Benedict had read much of what scientists and politicians have written about the current and forecasted ecological problems. So, he immediately raised his hand and began waving it in an effort to get Mr. Green's attention. Happy to see someone wanting to say something, Mr. Green called on him saying, "Yes, what do you want to say?"

Speaking in an assertive, confident voice, Benedict said, "Christianity is responsible for our environmental and ecological crisis. Christianity teaches that man has the right to plunder the earth for his selfish interests. If the earth is going to remain a place where life can exist, we humans must renounce the Christian religion."

"You're right, Benedict, that some authorities blame Christianity for our current environmental problems," said Mr. Green matter-of-factly. Does anyone have a response to Benedict's claim? Are there any Christians here who care to refute Benedict?"

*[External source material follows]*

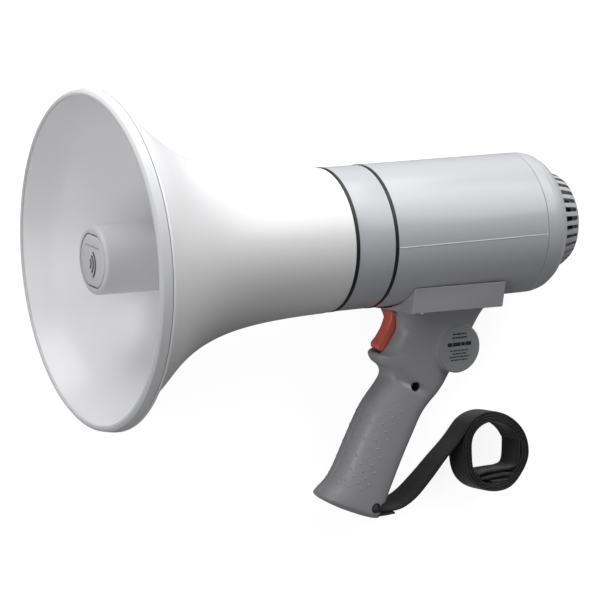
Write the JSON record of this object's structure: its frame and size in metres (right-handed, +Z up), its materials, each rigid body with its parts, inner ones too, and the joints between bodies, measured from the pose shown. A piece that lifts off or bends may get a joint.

Recycling box filled with newspapers and crushed cans.Is Benedict right concerning Christianity's teaching? Some have asserted that we must return to pre-Christian religions which venerated nature. If you were in Mr. Green's classroom that day, could you give an answer regarding what the Bible teaches about man's relationship to all the earth? This study guide is designed to help you understand what is God's instruction to man about the care of the earth and his place in it.

In the Beginning

When Jesus was asked a difficult question about laws regarding marriage and divorce, He answered by referring back to the beginning -- to when God created Adam and Eve -- to ascertain God's original intent. The apostle Paul did the same regarding the roles of men and women in the Church of God. So, let's go back to God's original instruction to the first man and woman about their relationship to the earth's environment.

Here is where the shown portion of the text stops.